6. It is recommended that home schools be licensed so that home school parents and proponents can be notified of statutory requirements for curricula, testing, and all the aspects of home schooling covered by statute.
7. When public officials challenge parents who offer home schooling, they should be prepared to prove that the curriculum is not meeting statutory requirements.
8. Legislatures within a state should make every effort to eliminate ambiguity in existing statutes.
References
Brown v. Board of Education, 74 S. Ct. 686 (1954).
Commonwealth v. Bostlik, 5 Monroe L.R. 24 (1943).
Good, H. G., & Tiller, J. D. (1983). A History of American education. New York: McGraw Hill.
Goodman, P. (1960). Compulsory mis-education. New York: Random House.
Goodlad, J. (1983). A place called school. Random House.
Harris, J. J., III, & Fillo, R. E. (1982). Outlaw generations: A legal analysis of the home-instruction movement. Educational Horizons, 61 (Fall), 26-31+.

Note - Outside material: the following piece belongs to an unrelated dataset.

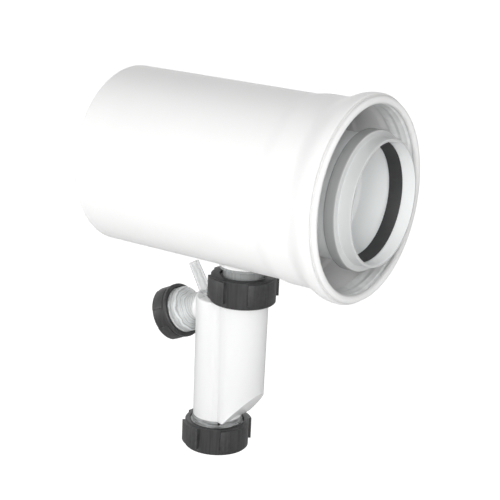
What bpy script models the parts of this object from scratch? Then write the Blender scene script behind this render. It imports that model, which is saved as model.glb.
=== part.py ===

Lash, C. (1979) The culture of narcissism: American life in an age of diminishing expectations. New York, NY: Norton.
The National Commission on Excellence in Education. (1983) A Nation at Risk: The Imperative for Educational Reform. Washington, DC: United States Government Printing Office.
Nolte, C. M. (1984). The principal’s perspective. High Tech Schools. National Association of Secondary Schools Principals.
Peterson, P. (1983). Making the Grade. A background paper for The Report of the Twentieth Century Friend Task Force on Federal Elementary and Secondary Policy. Washington, DC: Brookings Institute.
Pierce v. Society of Sisters, 268 U.S. 510 (1925).
Principals’ perspective. (1984). High Tech School. National Association of Secondary School Principals.
Schaeffer, F. (1986). How should we then live? Old Tappan, NJ: Revell.
Toffler, A. (1970). Future shock. New York, NY: Random House.
Wisconsin v. Yoder, 406 U.S. 205 (1977).